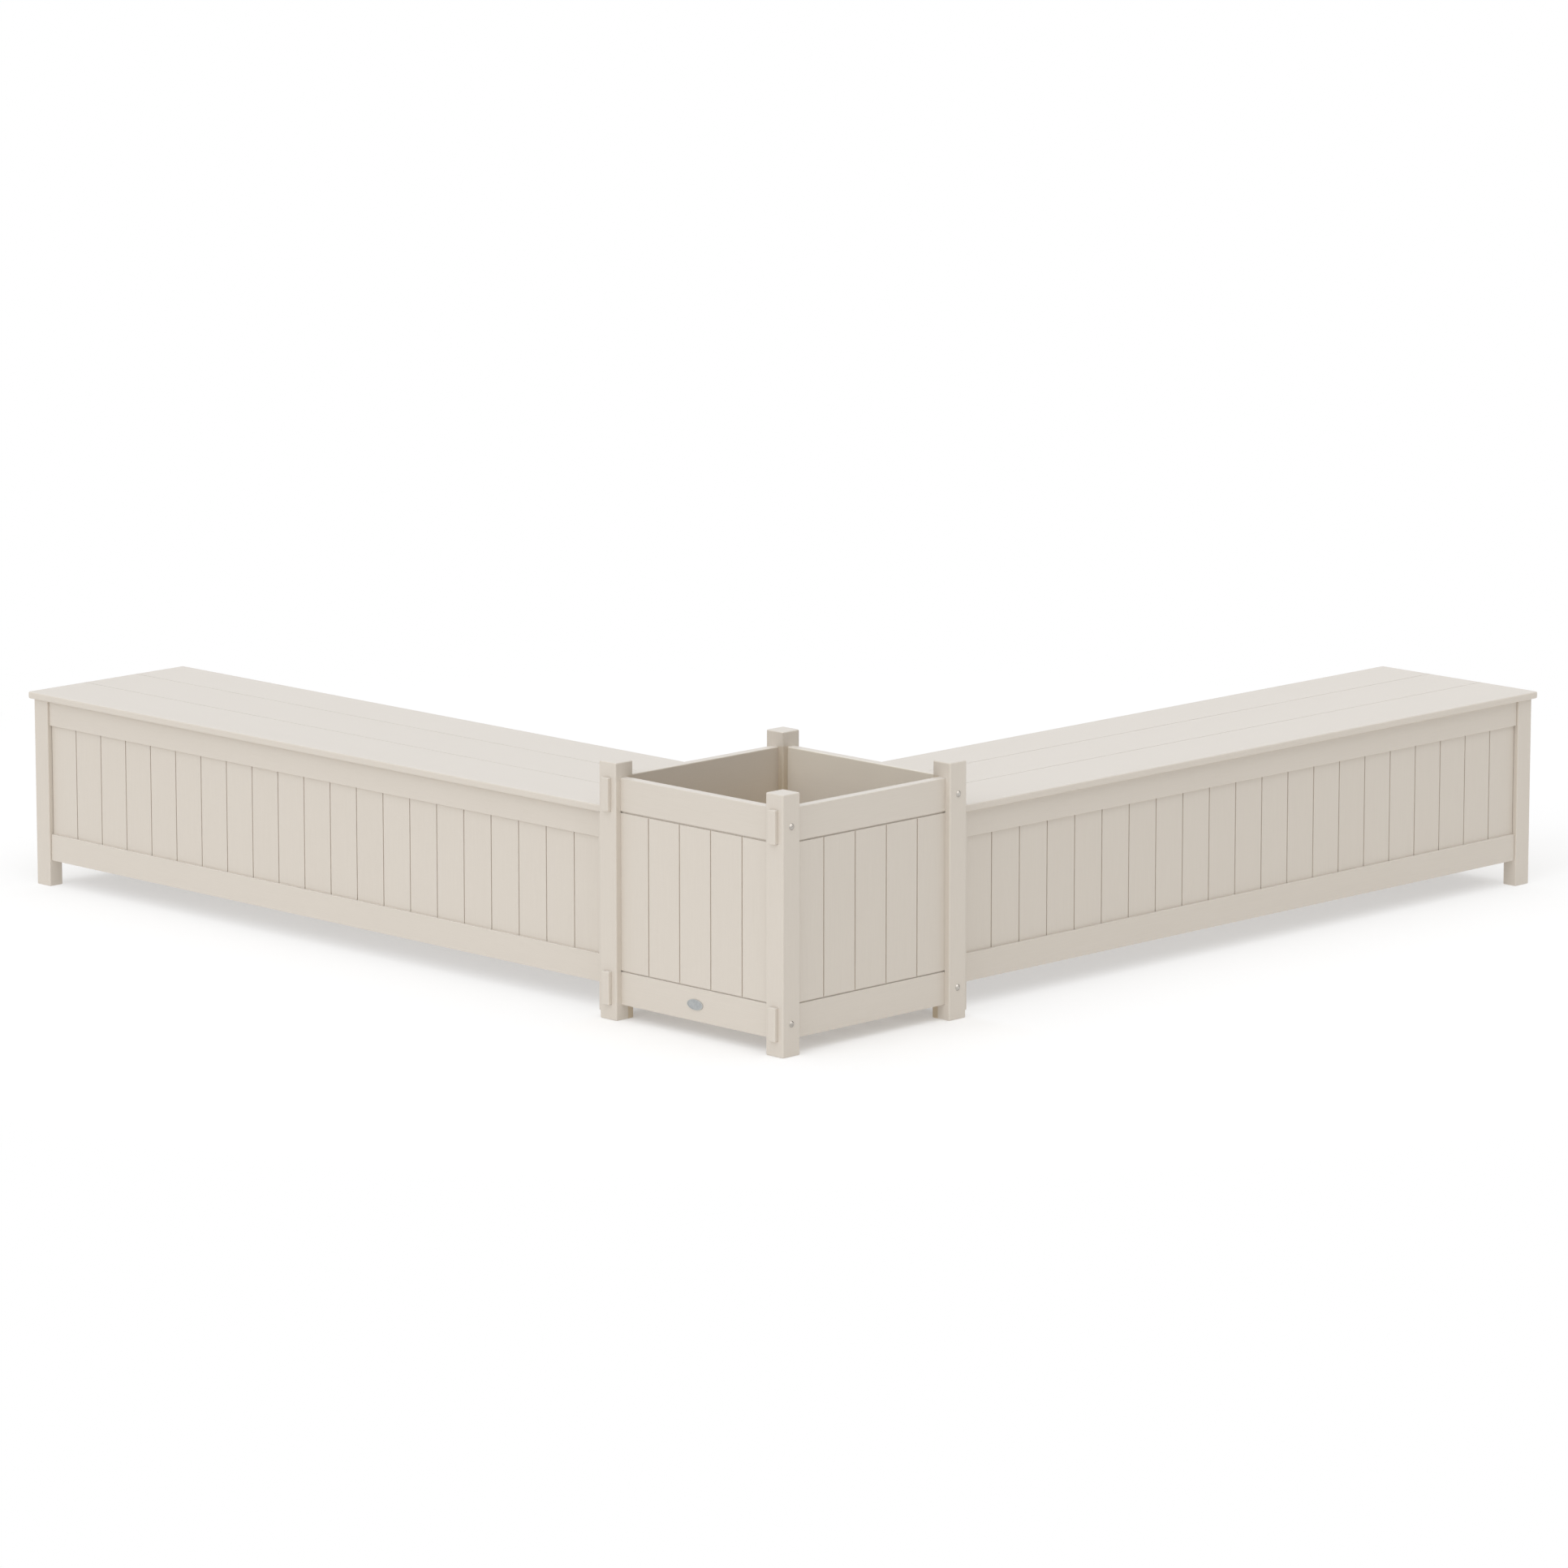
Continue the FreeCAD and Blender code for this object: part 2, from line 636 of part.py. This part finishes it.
# crosswise battens that join the three seat boards from below
def seatBattens(label, bench):
    body = newBody(label)
    sketch = newSketch(body, "XY_Plane")
    first = "battenInset - seatLength / 2"
    centredRectangle(sketch, "battenWidth", "battenLength", first)
    for width, across in seatBoards.values():
        circle(sketch, first, across, "screwHole")
    batten = pad(body, sketch, "battenThickness")
    repeat(body, [batten], "X_Axis", "battenSpacing", "battenCount")
    placeOnBench(body, bench, "0", "0", "seatFoot - battenThickness")
    return keep(body)


def seatScrews(bench):
    body = newBody(f"{bench}SeatScrews")
    profile = [("0", "-screwHeadHeight"), ("screwHeadDiameter / 2", "-screwHeadHeight"),
               ("screwHeadDiameter / 2", "0"), ("screwDiameter / 2", "0"),
               ("screwDiameter / 2", "battenThickness + screwBite"),
               ("0", "battenThickness + screwBite")]
    screws = [turned(body, "XZ_Plane", profile, "battenInset - seatLength / 2", "0",
                     f"-({across})") for width, across in seatBoards.values()]
    repeat(body, screws, "X_Axis", "battenSpacing", "battenCount")
    placeOnBench(body, bench, "0", "0", "seatFoot - battenThickness")
    return body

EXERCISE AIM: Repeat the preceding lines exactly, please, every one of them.

WRITTEN ANSWER:
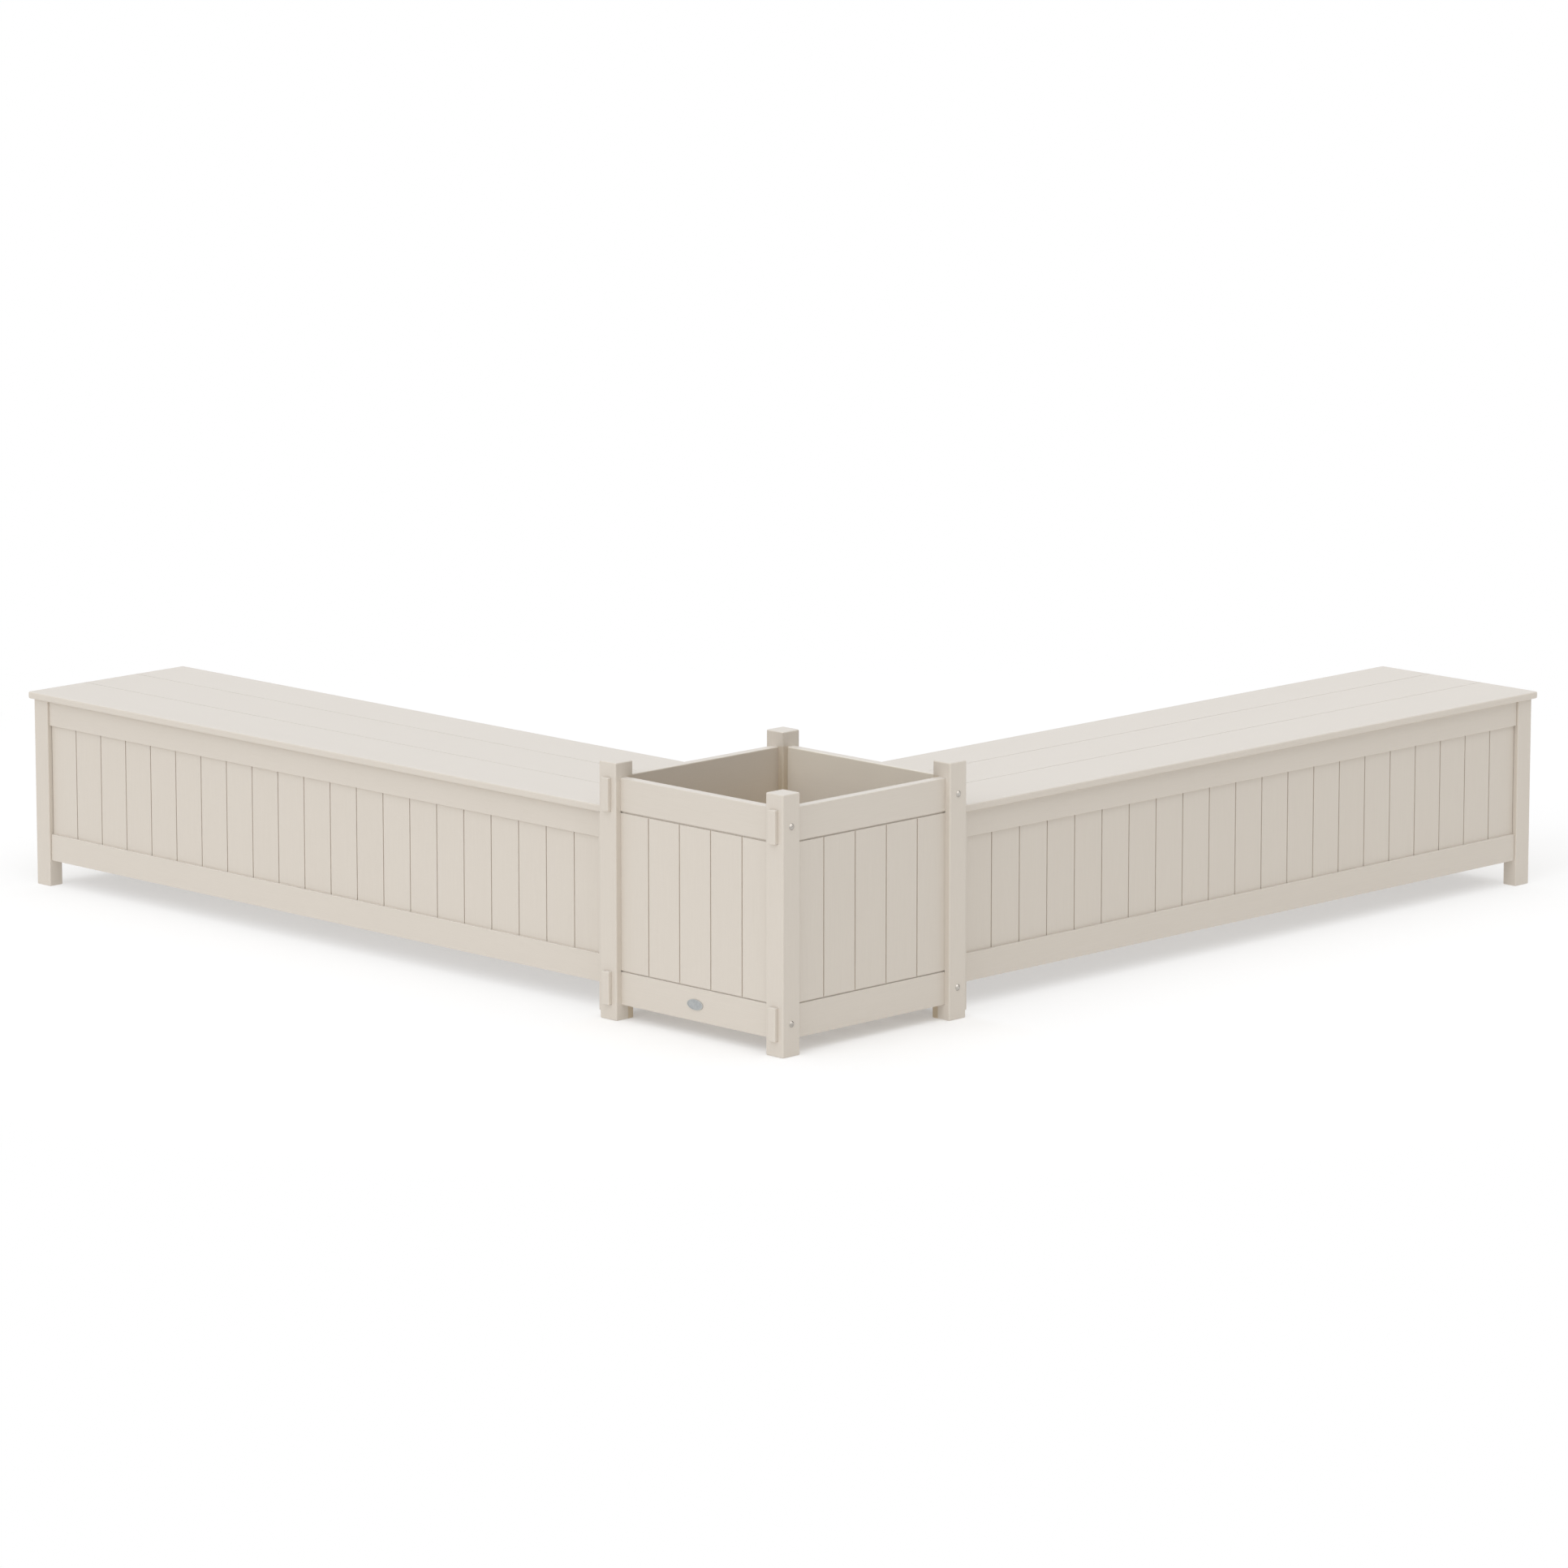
Continue the FreeCAD and Blender code for this object: part 2, from line 636 of part.py. This part finishes it.
# crosswise battens that join the three seat boards from below
def seatBattens(label, bench):
    body = newBody(label)
    sketch = newSketch(body, "XY_Plane")
    first = "battenInset - seatLength / 2"
    centredRectangle(sketch, "battenWidth", "battenLength", first)
    for width, across in seatBoards.values():
        circle(sketch, first, across, "screwHole")
    batten = pad(body, sketch, "battenThickness")
    repeat(body, [batten], "X_Axis", "battenSpacing", "battenCount")
    placeOnBench(body, bench, "0", "0", "seatFoot - battenThickness")
    return keep(body)


def seatScrews(bench):
    body = newBody(f"{bench}SeatScrews")
    profile = [("0", "-screwHeadHeight"), ("screwHeadDiameter / 2", "-screwHeadHeight"),
               ("screwHeadDiameter / 2", "0"), ("screwDiameter / 2", "0"),
               ("screwDiameter / 2", "battenThickness + screwBite"),
               ("0", "battenThickness + screwBite")]
    screws = [turned(body, "XZ_Plane", profile, "battenInset - seatLength / 2", "0",
                     f"-({across})") for width, across in seatBoards.values()]
    repeat(body, screws, "X_Axis", "battenSpacing", "battenCount")
    placeOnBench(body, bench, "0", "0", "seatFoot - battenThickness")
    return body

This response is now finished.